Again it is very hard to see.
Because as Zelensky has often said, and every Ukrainian knows, his country’s experience is that security guarantees aren’t worth the paper they’re written on.
Security guarantee
When Ukraine gave up its nuclear arsenal in the 1990s, it was given a security guarantee by three countries, the US, Britain and Russia, known as the “Budapest Memorandum.”
The treaty was signed on behalf of the US by then-President Bill Clinton.
But where was that guarantee in 2022 when Ukraine was invaded?
It had drifted away — and was forgotten about as just so many words from the Clinton administration.
The piece of paper effectively meant nothing.
So why would Zelensky agree to any security guarantee given by another American president — even Donald Trump?
Especially given the likelihood that some years from now, when Trump is out of office, a Biden-like successor might ignore his security guarantee in turn.

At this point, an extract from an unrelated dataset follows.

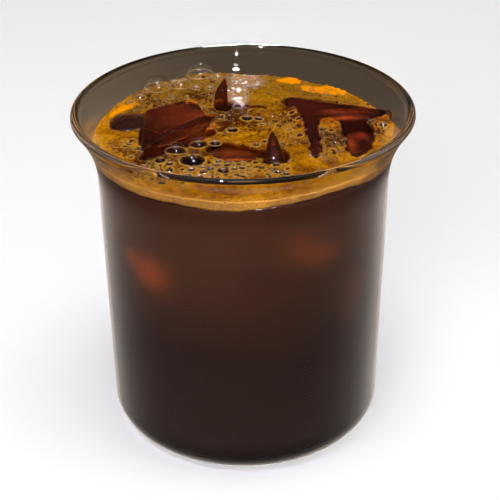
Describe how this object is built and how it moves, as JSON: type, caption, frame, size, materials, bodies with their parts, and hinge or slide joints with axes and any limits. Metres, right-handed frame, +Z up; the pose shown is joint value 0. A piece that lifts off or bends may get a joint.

Because if anyone thinks that Putin will not remain hungry, then they do not understand the aspirations of Putin.
An international peacekeeping force could be offered.
But again — international peacekeeping forces from Bosnia to Lebanon have rarely proved able to sustain a peace, because their main aim tends to be to simply turn a blind eye to aggression rather than confront it.
The Sri Lankans and French will be as unwilling as the US to commit troops to just stand around, and even less to fight.
This is where Trump is going to have to pull something very special out of the box, as he did with Gaza the other week.
He is right that the fighting has to stop.
But actually finding a way to halt it will be one of the great tests of his presidency.